Exactly the lines from the line with "the whole heater" to the line with "obj.parent = empty" should be extracted, both included, with no other lines.

# # # #

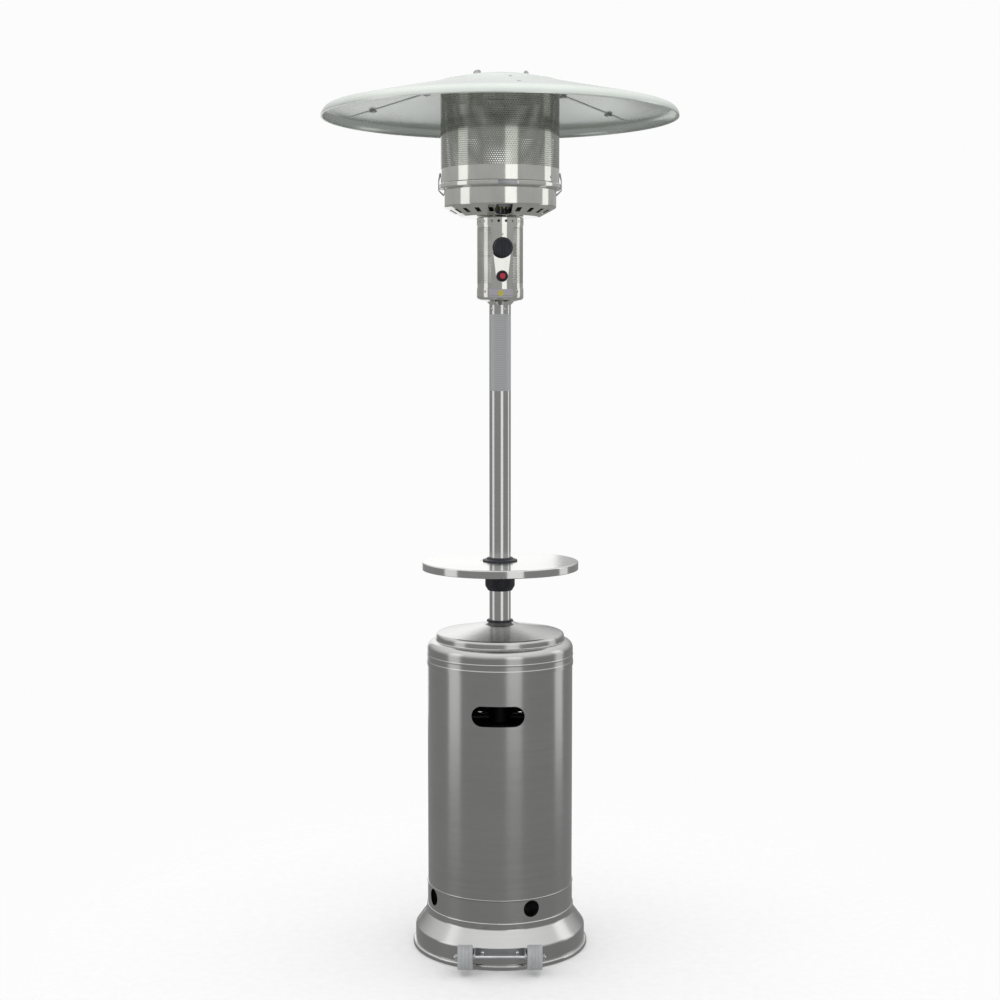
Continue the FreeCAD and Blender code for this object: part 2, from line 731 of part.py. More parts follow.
def control_parts(screws):
    """The control housing and what it holds."""
    body, spindle = knob()
    return {
        "control_cup": drilled(control_cup(), screws),
        "head_spigot": head_spigot(),
        "control_shell": drilled(control_shell(), screws),
        "control_panel": drilled(control_panel(), screws),
        "control_collar": control_collar(),
        "valve_body": valve_body(),
        "valve_inlet": valve_inlet(),
        "valve_bracket": valve_bracket(),
        "orifice": orifice(),
        "push_collar": push_collar(),
        "knob": body.cut(spindle),
        "spindle": spindle,
        "igniter_bezel": igniter_bezel(),
        "piezo_igniter": piezo_igniter(),
        "igniter_button": igniter_button(),
        "tilt_switch": box((24, -8, KNOB_Z - 17), (40, 8, KNOB_Z + 13)),
    }


# ---------------------------------------------------------------- burner and emitter screen

def burner_bowl():
    """The housing under the emitter: a slotted cone, a band and a flange."""
    bowl = spun_sheet([(20, BOWL_BOTTOM, 0), (BOWL_BOTTOM_R, BOWL_BOTTOM, 4), (BOWL_R, BOWL_CORNER_Z, 5),
                       (BOWL_R, RING_BOTTOM - 3, 2), (RING_R - 1.6, RING_BOTTOM - 1, 0)], BOWL_SHEET)
    rise = BOWL_CORNER_Z - BOWL_BOTTOM
    run = BOWL_R - BOWL_BOTTOM_R
    facing = Vector(0, -rise, -run).normalize()
    middle = Vector(0, -(BOWL_R + BOWL_BOTTOM_R) / 2, (BOWL_CORNER_Z + BOWL_BOTTOM) / 2)
    length = math.hypot(rise, run) * SLOT_SHARE
    slot = obround(length, VENT_SLOT_WIDTH, 16)
    slot.rotate(ORIGIN, UP, 90)
    slot.translate(Vector(0, 0, -8))
    slot.rotate(ORIGIN, Vector(1, 0, 0), 180 - math.degrees(UP.getAngle(facing)))
    slot.translate(middle)
    window = box((-WINDOW_WIDTH / 2, -BOWL_R + 2, BOWL_BOTTOM + 2),
                 (WINDOW_WIDTH / 2, -BOWL_BOTTOM_R - 1, BOWL_CORNER_Z - 1))
    bowl = bowl.cut(window)
    for i in range(1, SLOT_COUNT):
        bowl = bowl.cut(turned(slot, i * 360 / SLOT_COUNT))
    return bowl


def burner_tube():
    """The venturi tube with its air holes, from the orifice to the burner."""
    low = KNOB_Z + 35
    tube = spun_sheet([(9, low, 0), (9, low + 30, 20), (14, low + 60, 20), (14, 1905, 0)], 1.0)
    for i in range(4):
        tube = tube.cut(Part.makeCylinder(3.5, 40, Vector(0, 0, low + 10), outward(45 + 90 * i)))
    return tube


def burner_head():
    """The burner pan that spreads the gas under the emitter screen."""
    return spun_sheet([(14, 1896, 0), (30, 1896, 6), (118, 1925, 5), (118, 1937, 0)], 1.2)


def burner_plate():
    """The slotted plate on the burner pan where the flame burns."""
    plate = spun([(0, 1937, 0), (118, 1937, 0), (118, 1938.5, 0), (60, 1944, 30), (0, 1946, 0)])
    port = box((-1.5, -108, 1930), (1.5, -70, 1950))
    for i in range(36):
        plate = plate.cut(turned(port, i * 10))
    return plate


def pilot_parts():
    """Pilot, electrode and thermocouple on their bracket, behind the window in the cone."""
    bracket = joined([box((-16, -104, 1868), (16, -102.5, 1896)), box((-16, -104, 1868), (16, -84, 1869.5)),
                      box((-16, -104, 1894.5), (16, -84, 1896))])
    holes = [Part.makeCylinder(radius, 40, Vector(x, -93, 1860), UP) for x, radius in
             ((-9, 3.2), (0, 2.4), (9, 2.0))]
    for hole in holes:
        bracket = bracket.cut(hole)
    hood = ring(2.0, 3.2, 1862, 1912)
    hood.translate(Vector(-9, -93, 0))
    probe = joined([Part.makeCylinder(2.0, 46, Vector(9, -93, 1862), UP),
                    Part.makeCylinder(1.4, 8, Vector(9, -93, 1908), UP)])
    ceramic = Part.makeCylinder(2.4, 34, Vector(0, -93, 1864), UP)
    wire = Part.makeCylinder(0.8, 12, Vector(0, -93, 1898), UP)
    return {
        "pilot_bracket": bracket,
        "pilot_burner": hood,
        "thermocouple": probe,
        "igniter_electrode": joined([ceramic, wire]),
    }


def clamp_ring():
    """The band that clamps the emitter screen to the burner bowl."""
    inner = RING_R - 1.6
    crown = RING_R + 2.2
    return spun([(inner, RING_BOTTOM - 1, 0), (crown, RING_BOTTOM - 1, 3.4), (crown, RING_TOP, 3.4),
                 (inner, RING_TOP, 0)])


def ring_clips():
    """Bent strips that hook the screen and the bowl together at each side."""
    inner, outer = RING_R + 2.3, RING_R + 4.4
    face = Part.Face(outline([(SCREEN_R, 1957, 0), (SCREEN_R + 3, 1957, 1), (outer, 1940, 12), (outer, 1914, 3),
                              (BOWL_R + 2.2, 1902, 2), (BOWL_R, 1902, 0), (BOWL_R, 1905.5, 0),
                              (inner, 1915.5, 1), (inner, 1938, 8), (SCREEN_R, 1951, 0)]))
    strip = face.extrude(Vector(0, 14, 0))
    strip.translate(Vector(0, -7, 0))
    strip = strip.cut(drum(SCREEN_R, 1930.5, 2000)).cut(drum(BOWL_R, 1890, 1915))
    strip.rotate(ORIGIN, UP, -90)
    return [turned(strip, azimuth) for azimuth in (-96, 84)]


def ring_closure():
    """The strap with two ribs that closes the clamp ring at the front."""
    strap = ring(RING_R + 2.3, RING_R + 3.3, RING_BOTTOM + 0.5, RING_TOP - 1)
    ribs = [ring(RING_R + 2.8, RING_R + 4.4, low, low + 3, 0.8) for low in (RING_BOTTOM + 1.5, RING_TOP - 5)]
    sector = wedge(200, RING_BOTTOM - 5, RING_TOP + 5, CLOSURE_HALF_ANGLE)
    return turned(joined([strap] + ribs).common(sector), CLOSURE_AZIMUTH)


def screen_screws():
    """Screws round the top and the foot of the screen."""
    screws = [screw(polar(SCREEN_R, azimuth, 2148), outward(azimuth), 3.4, 1.8, 1.6, 5)
              for azimuth in (-75, -15, 45, 105, 165, 225)]
    screws += [screw(polar(SCREEN_R, azimuth, 1941), outward(azimuth), 3.4, 1.8, 1.6, 5)
               for azimuth in (52, 142, 232)]
    return screws


def screen_cap():
    """The lid on the emitter screen that carries the reflector's studs."""
    return spun_sheet([(SCREEN_R - SCREEN_SHEET, 2140, 0), (SCREEN_R - SCREEN_SHEET, SCREEN_TOP, 3),
                       (0, SCREEN_TOP, 0)], 1.2)


def burner_parts(screws):
    """Burner bowl, burner, pilot, screen and its clamp."""
    foot = RING_BOTTOM - 1 + 1.1
    band = clamp_ring()
    return {
        **pilot_parts(),
        "burner_bowl": burner_bowl(),
        "burner_tube": burner_tube(),
        "burner_head": burner_head(),
        "burner_plate": burner_plate(),
        "clamp_ring": band,
        "ring_clips": group([clip.cut(band) for clip in ring_clips() + [ring_closure()]]),
        "emitter_screen": drilled(ring(SCREEN_R - SCREEN_SHEET, SCREEN_R, foot, SCREEN_TOP - 1), screws),
        "screen_cap": drilled(screen_cap(), screws),
    }


def head_parts():
    """The control housing and the burner with their screws, turned on the post."""
    screws = group(control_screws() + screen_screws())
    parts = {**control_parts(screws), **burner_parts(screws), "head_screws": screws}
    return {name: turned(shape, HEAD_TURN) for name, shape in parts.items()}


# ---------------------------------------------------------------- reflector

def reflector_path():
    """The dish's outer side, from the bottom of its lip to its hub."""
    return [(RIM_R, RIM_BOTTOM, 0), (RIM_R, RIM_CORNER_Z, 23), (DISH_R, DISH_Z, 600),
            (DISH_MIDDLE_R, DISH_MIDDLE_Z, 2000), (DISH_INNER_R, DISH_INNER_Z, 0)]


def dish_slope():
    """The fall of the dish's outer half, in degrees."""
    return math.degrees(math.atan2(DISH_MIDDLE_Z - DISH_Z, DISH_R - DISH_MIDDLE_R))


def dish_height(radius):
    """The height of the dish's outer side at a radius on its outer half."""
    return DISH_Z + (DISH_R - radius) * math.tan(math.radians(dish_slope()))


def under_dish(clearance):
    """The space below the middle of the dish, down to the screen's lid."""
    drop = REFLECTOR_SHEET + clearance
    return spun([(0, 2100, 0), (DISH_MIDDLE_R, 2100, 0), (DISH_MIDDLE_R, DISH_MIDDLE_Z - drop, 0),
                 (DISH_INNER_R, DISH_INNER_Z - drop, 0), (0, DISH_INNER_Z - drop, 0)])


def reflector_dish():
    """The whole dish with its rolled hem."""
    hem = ring(RIM_R - 4, RIM_R, RIM_BOTTOM, RIM_BOTTOM + 4, 1.6)
    return joined([spun_sheet(reflector_path(), REFLECTOR_SHEET), hem])


def reflector_panels():
    """The dish cut into equal panels at its seams."""
    half_angle = 180 / PANEL_COUNT
    sector = reflector_dish().common(wedge(600, 2000, 2300, half_angle))
    return [turned(sector, SEAM_AZIMUTH + half_angle * (2 * i + 1)) for i in range(PANEL_COUNT)]


def reflector_hub():
    """The raised plate that covers the panels' inner ends."""
    edge = dish_height(HUB_R)
    hub = spun_sheet([(HUB_R, edge - 1, 0), (HUB_R - 2, edge + 2.8, 3), (HUB_MIDDLE_R, HUB_MIDDLE_Z, 60),
                      (0, TOTAL_HEIGHT, 0)], 1.2)
    dish = spun([(0, 2080, 0), (RIM_R, 2080, 0)] + reflector_path()[1:] + [(0, DISH_INNER_Z, 0)])
    return hub.cut(dish)


def reflector_studs():
    """Studs from the screen's lid through the hub."""
    low = SCREEN_TOP - 4
    return [Part.makeCylinder(3, STUD_TOP - low, polar(STUD_PITCH_R, azimuth, low), UP)
            for azimuth in STUD_AZIMUTHS]


def reflector_spacers(studs):
    """Tubes that hold the dish above the screen's lid."""
    tubes = [Part.makeCylinder(6, STUD_TOP - SCREEN_TOP, polar(STUD_PITCH_R, azimuth, SCREEN_TOP), UP)
             for azimuth in STUD_AZIMUTHS]
    return group([tube.cut(studs).common(under_dish(0.1)) for tube in tubes])


def wing_nuts(studs, hub):
    """Wing nuts on the studs, seated on the hub."""
    nuts = []
    for azimuth in STUD_AZIMUTHS:
        base = polar(STUD_PITCH_R, azimuth, STUD_TOP - 9.4)
        barrel = Part.makeCylinder(5.5, 5, base, UP)
        wings = [barrel]
        for side in (-1, 1):
            wing = obround(13, 8, 2)
            wing.rotate(ORIGIN, Vector(1, 0, 0), 90)
            wing.rotate(ORIGIN, Vector(0, 1, 0), side * 18)
            wing.translate(Vector(side * 8, 1, 5))
            wing.rotate(ORIGIN, UP, azimuth)
            wing.translate(base)
            wings.append(wing)
        nuts.append(joined(wings).cut(studs).cut(hub))
    return nuts


def seam_screws():
    """Two screws on each seam of the reflector, head outside and nut inside."""
    screws = []
    slope = math.radians(dish_slope())
    for i in range(PANEL_COUNT):
        azimuth = SEAM_AZIMUTH + i * 360 / PANEL_COUNT
        normal = polar(math.sin(slope), azimuth, math.cos(slope))
        for radius in SEAM_SCREW_RADII:
            at = polar(radius, azimuth, dish_height(radius))
            body = screw(at, normal, 4.5, 2.4, 2, 7)
            nut = placed(hexagon(7, 3), at - normal * 5.2, normal)
            screws.append(joined([body, nut]))
    return screws


def reflector_parts():
    """Panels, hub, studs, spacers, wing nuts and seam screws."""
    studs = group(reflector_studs())
    screws = group(seam_screws())
    hub = drilled(reflector_hub(), studs)
    parts = {
        "reflector_hub": hub,
        "reflector_studs": studs,
        "reflector_spacers": reflector_spacers(studs),
        "wing_nuts": group(wing_nuts(studs, hub)),
        "seam_screws": screws,
    }
    for number, panel in enumerate(reflector_panels(), 1):
        parts[f"reflector_panel_{number}"] = drilled(drilled(panel, studs), screws)
    return parts


# ---------------------------------------------------------------- the whole heater

def build():
    """Every node of the heater by name."""
    parts = {}
    for section in (stand_parts, wheel_parts, housing_and_table_parts, head_parts, reflector_parts):
        parts.update(section())
    for name, fasteners in (("base_pan", "bracket_bolts"), ("head_spigot", "post_screws"),
                            ("screen_cap", "reflector_studs")):
        parts[name] = drilled(parts[name], parts[fasteners])
    return parts


os.makedirs("parts", exist_ok=True)
for name, shape in build().items():
    solids = shape.Solids
    shape = solids[0] if len(solids) == 1 else Part.makeCompound(solids)
    shape.exportStep(f"parts/{name}.step")
    bounds = shape.BoundBox
    print(f"{name:22s} solids {len(solids):2d} valid {shape.isValid()} volume {shape.Volume:12.0f}"
          f" z {bounds.ZMin:8.1f} {bounds.ZMax:8.1f}")
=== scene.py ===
"""The looks of the patio heater, built round its CAD frame.

Metres, +Z up, and the front, with the wheels and the knob, faces -Y.
Azimuths are degrees from the front, positive towards +X.
"""
import math

import bpy
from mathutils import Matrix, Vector


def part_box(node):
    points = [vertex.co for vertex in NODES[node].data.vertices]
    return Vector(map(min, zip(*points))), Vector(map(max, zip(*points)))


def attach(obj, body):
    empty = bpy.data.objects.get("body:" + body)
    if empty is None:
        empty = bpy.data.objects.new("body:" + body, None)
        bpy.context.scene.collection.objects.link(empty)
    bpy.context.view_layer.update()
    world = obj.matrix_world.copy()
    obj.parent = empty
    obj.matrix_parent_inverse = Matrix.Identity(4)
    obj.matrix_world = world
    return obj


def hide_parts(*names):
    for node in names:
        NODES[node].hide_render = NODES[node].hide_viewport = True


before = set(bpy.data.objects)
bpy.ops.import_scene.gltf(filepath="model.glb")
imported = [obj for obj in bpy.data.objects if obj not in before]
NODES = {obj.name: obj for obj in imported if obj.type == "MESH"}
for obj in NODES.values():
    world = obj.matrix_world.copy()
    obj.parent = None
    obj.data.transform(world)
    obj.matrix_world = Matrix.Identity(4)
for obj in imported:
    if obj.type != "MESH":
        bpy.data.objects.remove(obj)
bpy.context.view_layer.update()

MM = 0.001
HEAD_TURN = 6.0                      # the control head is turned a little on the post

SEAM_AZIMUTH = 7.0                   # the reflector's first seam
PANEL_COUNT = 3
DISH_R = 400 * MM                    # the dish falls evenly from its middle to here
DISH_Z = 2121 * MM
DISH_FALL = 0.22
DISH_SHEET = 1.1 * MM
CLIP_RADII = (200 * MM, 352 * MM)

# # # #

■ Final result:
# ---------------------------------------------------------------- the whole heater

def build():
    """Every node of the heater by name."""
    parts = {}
    for section in (stand_parts, wheel_parts, housing_and_table_parts, head_parts, reflector_parts):
        parts.update(section())
    for name, fasteners in (("base_pan", "bracket_bolts"), ("head_spigot", "post_screws"),
                            ("screen_cap", "reflector_studs")):
        parts[name] = drilled(parts[name], parts[fasteners])
    return parts


os.makedirs("parts", exist_ok=True)
for name, shape in build().items():
    solids = shape.Solids
    shape = solids[0] if len(solids) == 1 else Part.makeCompound(solids)
    shape.exportStep(f"parts/{name}.step")
    bounds = shape.BoundBox
    print(f"{name:22s} solids {len(solids):2d} valid {shape.isValid()} volume {shape.Volume:12.0f}"
          f" z {bounds.ZMin:8.1f} {bounds.ZMax:8.1f}")
=== scene.py ===
"""The looks of the patio heater, built round its CAD frame.

Metres, +Z up, and the front, with the wheels and the knob, faces -Y.
Azimuths are degrees from the front, positive towards +X.
"""
import math

import bpy
from mathutils import Matrix, Vector


def part_box(node):
    points = [vertex.co for vertex in NODES[node].data.vertices]
    return Vector(map(min, zip(*points))), Vector(map(max, zip(*points)))


def attach(obj, body):
    empty = bpy.data.objects.get("body:" + body)
    if empty is None:
        empty = bpy.data.objects.new("body:" + body, None)
        bpy.context.scene.collection.objects.link(empty)
    bpy.context.view_layer.update()
    world = obj.matrix_world.copy()
    obj.parent = empty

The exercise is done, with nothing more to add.